The tourism market was worth €7.5bn to the country last year, up some €900m on 2014, according to figures released by Fáilte Ireland.
The tourism body’s preliminary figures for 2015 found that overseas tourist visits to Ireland grew by 13.1% to 8m, while short-haul markets in Britain and mainland Europe recorded respective growth of 11.3% and 15.7%.
Fáilte Ireland said that North America and other long-haul markets performed “very strongly”, increasing by 12.9% and 11.7%, respectively.
Britain remains the largest source market, representing 41.6% of all overseas tourists.

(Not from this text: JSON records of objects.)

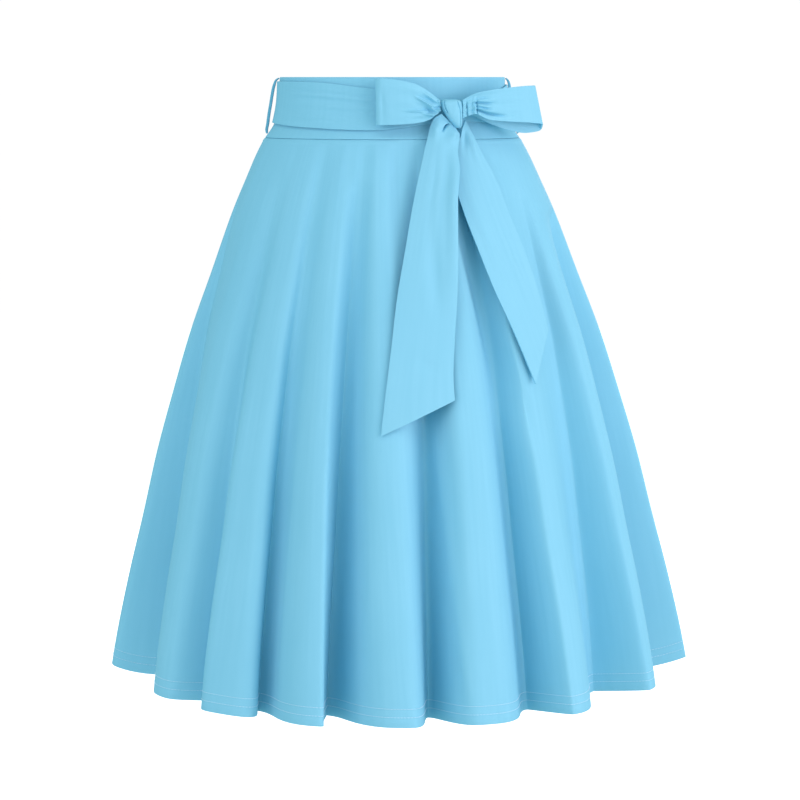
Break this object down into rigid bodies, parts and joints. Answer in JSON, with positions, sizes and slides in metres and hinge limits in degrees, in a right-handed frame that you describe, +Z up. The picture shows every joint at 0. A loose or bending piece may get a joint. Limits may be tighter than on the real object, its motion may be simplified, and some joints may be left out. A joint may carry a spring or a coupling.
{
  "type": "a-line skirt",
  "caption": "Flared a-line skirt in worn form, with a waistband, belt loops and a wide sash tied in a bow at the front.",
  "frame": {"origin": "middle of the waist opening, level with the top edge of the waistband", "axes": "+Z up out of the waist opening, -Y to the front, +X to the right of somebody who looks at the front"},
  "size_m": [0.642, 0.5505, 0.6604],
  "materials": {
    "skirt_cloth": "smooth matt weave with a soft sheen",
    "band_cloth": "smooth matt weave with a soft sheen",
    "sash_cloth": "smooth matt weave with a soft sheen"
  },
  "bodies": {
    "root": {"skirt_front": "skirt_cloth", "skirt_back": "skirt_cloth", "waistband_front": "band_cloth", "waistband_back": "band_cloth", "belt_loop_left": "band_cloth", "belt_loop_right": "band_cloth", "sash_waist": "sash_cloth", "bow_loop_left": "sash_cloth", "bow_loop_right": "sash_cloth", "bow_knot": "sash_cloth", "tail_left": "sash_cloth", "tail_right": "sash_cloth"}
  },
  "joints": []
}
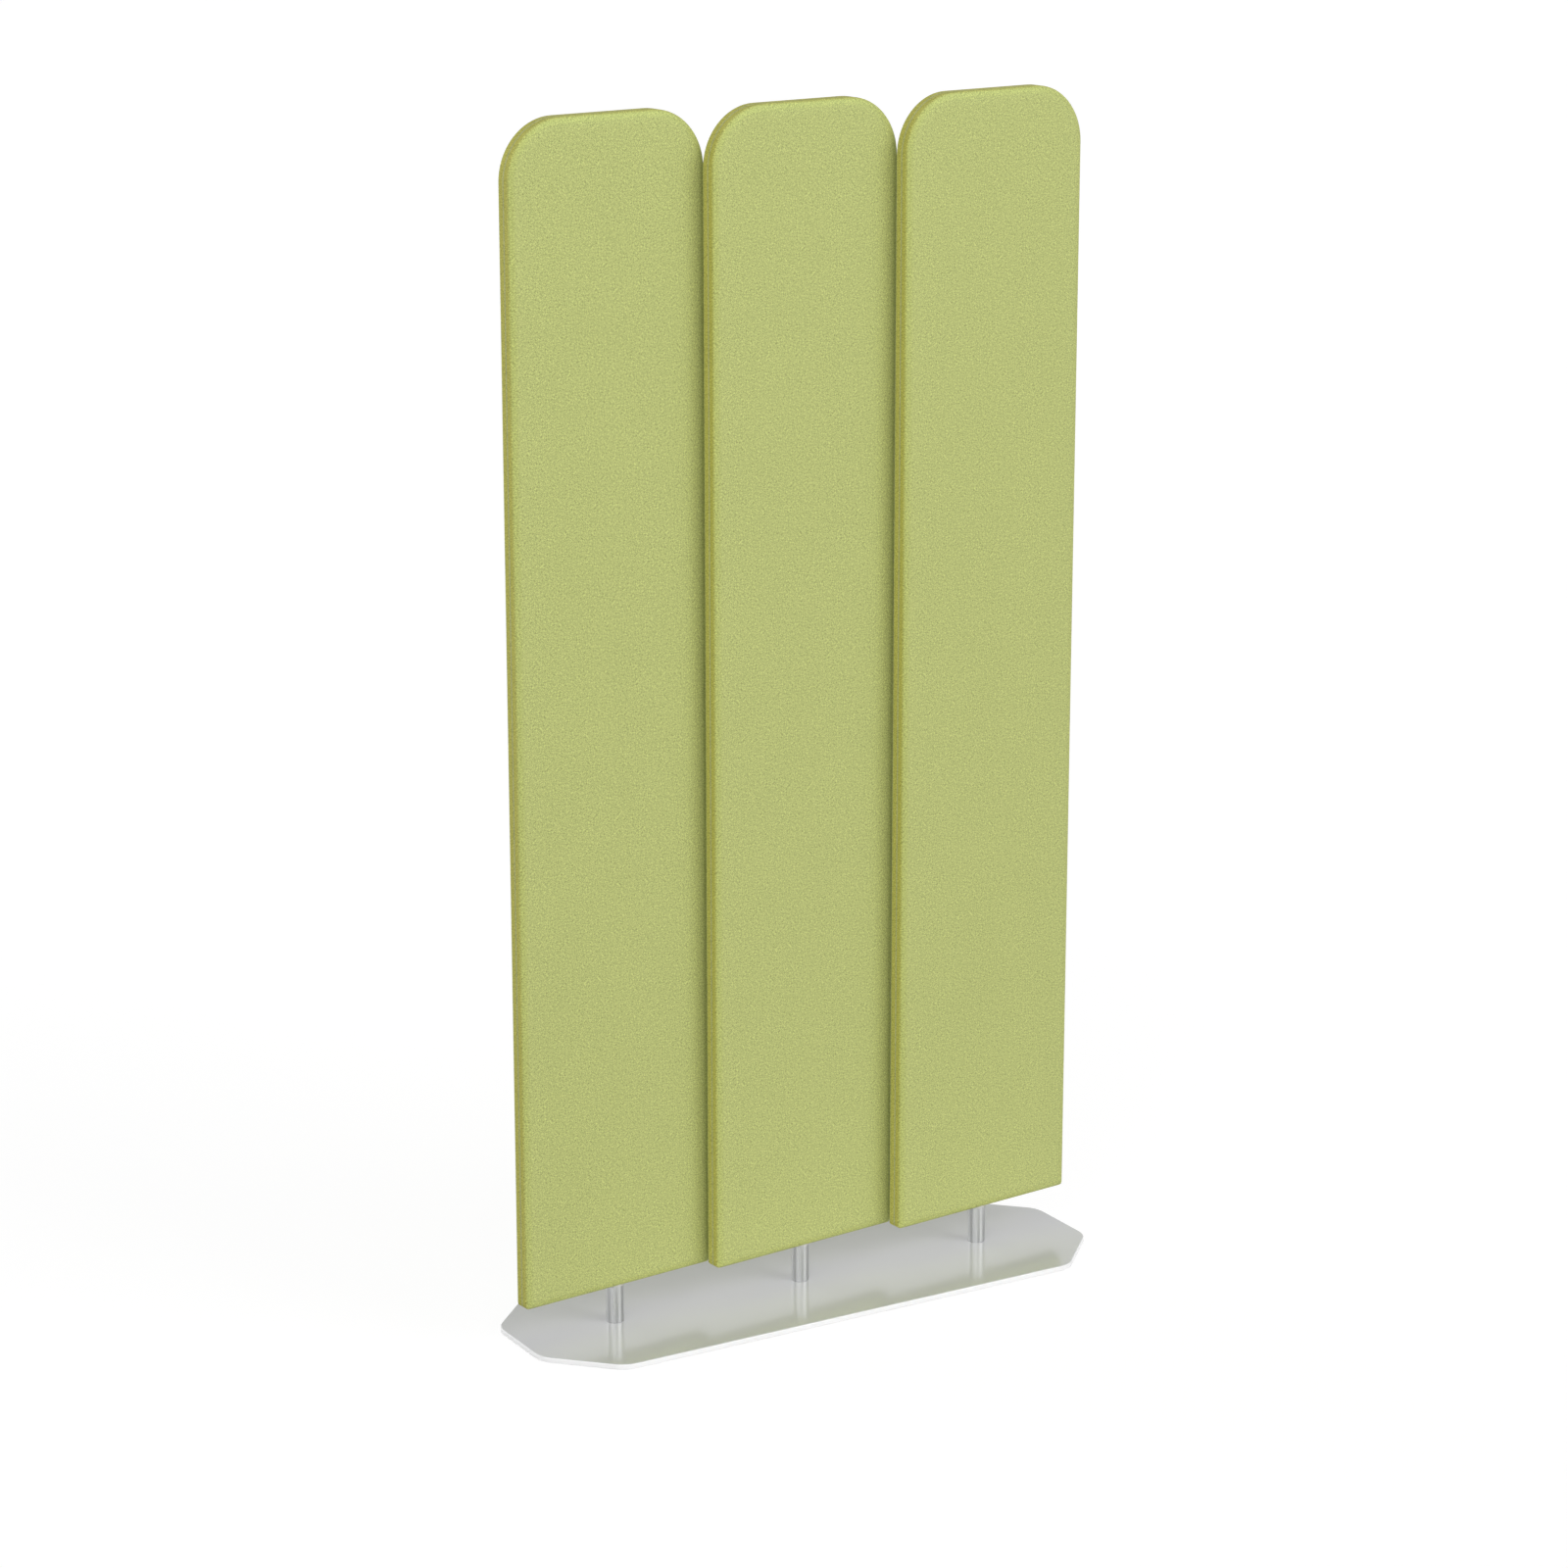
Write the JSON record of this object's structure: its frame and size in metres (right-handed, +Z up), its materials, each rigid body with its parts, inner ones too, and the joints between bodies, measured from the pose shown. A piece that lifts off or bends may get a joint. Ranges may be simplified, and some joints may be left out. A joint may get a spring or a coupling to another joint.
{
  "type": "acoustic divider screen",
  "caption": "Free-standing acoustic screen: tall upholstered panels with rounded tops, each turning on a round post over a low octagonal floor plate.",
  "frame": {"origin": "middle of the footprint, on the floor", "axes": "+X along the row of posts, +Y from the front to the back, +Z up"},
  "size_m": [0.9664, 0.319, 1.788],
  "materials": {
    "lime_cloth": "fine crepe weave",
    "edge_tape": "narrow woven tape",
    "foam": "open-cell foam",
    "felt": "pressed fibre felt",
    "board": "routed fibreboard",
    "silver_lacquer": "smooth silver powder coat, semi-gloss",
    "satin_steel": "ground satin tube",
    "zinc_steel": "bright zinc plated",
    "bearing_plastic": "turned, matte",
    "pad_rubber": "matte"
  },
  "bodies": {
    "base": {"base_plate": "silver_lacquer", "floor_pads": "pad_rubber", "post_screws": "zinc_steel", "left_post": "satin_steel", "left_pivot_bar": "zinc_steel", "left_thrust_bearing": "bearing_plastic", "centre_post": "satin_steel", "centre_pivot_bar": "zinc_steel", "centre_thrust_bearing": "bearing_plastic", "right_post": "satin_steel", "right_pivot_bar": "zinc_steel", "right_thrust_bearing": "bearing_plastic"},
    "left_panel": {"left_cover_front": "lime_cloth", "left_cover_back": "lime_cloth", "left_edge_tape": "edge_tape", "left_foam_front": "foam", "left_foam_back": "foam", "left_core_frame": "board", "left_acoustic_infill": "felt", "left_socket_tube": "zinc_steel", "left_foot_screws": "zinc_steel", "left_lower_bush": "bearing_plastic", "left_upper_bush": "bearing_plastic"},
    "centre_panel": {"centre_cover_front": "lime_cloth", "centre_cover_back": "lime_cloth", "centre_edge_tape": "edge_tape", "centre_foam_front": "foam", "centre_foam_back": "foam", "centre_core_frame": "board", "centre_acoustic_infill": "felt", "centre_socket_tube": "zinc_steel", "centre_foot_screws": "zinc_steel", "centre_lower_bush": "bearing_plastic", "centre_upper_bush": "bearing_plastic"},
    "right_panel": {"right_cover_front": "lime_cloth", "right_cover_back": "lime_cloth", "right_edge_tape": "edge_tape", "right_foam_front": "foam", "right_foam_back": "foam", "right_core_frame": "board", "right_acoustic_infill": "felt", "right_socket_tube": "zinc_steel", "right_foot_screws": "zinc_steel", "right_lower_bush": "bearing_plastic", "right_upper_bush": "bearing_plastic"}
  },
  "joints": [
    {"name": "left_swivel", "type": "hinge", "parent": "base", "child": "left_panel", "pos_m": [-0.32, 0, 0.068], "axis": [0, 0, 1], "range_deg": [0, 150]},
    {"name": "centre_swivel", "type": "hinge", "parent": "base", "child": "centre_panel", "pos_m": [0, 0, 0.068], "axis": [0, 0, 1], "range_deg": [0, 150]},
    {"name": "right_swivel", "type": "hinge", "parent": "base", "child": "right_panel", "pos_m": [0.32, 0, 0.068], "axis": [0, 0, 1], "range_deg": [0, 150]}
  ]
}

Yesterday Tourism Ireland, the body responsible for marketing the island of Ireland abroad, held a Brexit briefing meeting for members of the industry.
“Although it is still too soon to fully understand the long-term implications of Brexit for tourism to the island of Ireland, we had a very useful discussion with tourism industry leaders,” said chief executive Niall Gibbons.
“The British market will remain of significant importance for all of us in the short, medium, and long-term. We have committed to continued monitoring of developments over coming months.
“But, for now, it is very much business as usual. Tourism Ireland’s €4m promotional campaign will continue to roll out in Britain from now until the end of the year, to highlight the island of Ireland to prospective visitors and maintain the strong growth we have seen in recent years.”
Domestic tourism was calculated as being worth €1.5bn to Ireland last year, with Irish holiday-goers taking 1.5m trips within Ireland last year.
Overseas tourist visits to Ireland in 2015 grew by 13.1% to 8m in 2015, half of which were leisure holiday visits.
August was the most popular month for overseas tourists, with 12% of visitors coming to Ireland during the month.
Hiking and cross-country walking was the most popular activity among overseas tourists; over 1.6m engaged in this pastime while in Ireland compared to the second most popular activity, cycling, which brought 355,000 visitors.
Golf was the third most popular activity with 198,000 participants.
More than one in four domestic tourists listed visiting houses or castles as the activity they engaged in, while 37% of bednights that were taken by domestic holiday-goers were in hotels, with 20% taken by self-catering.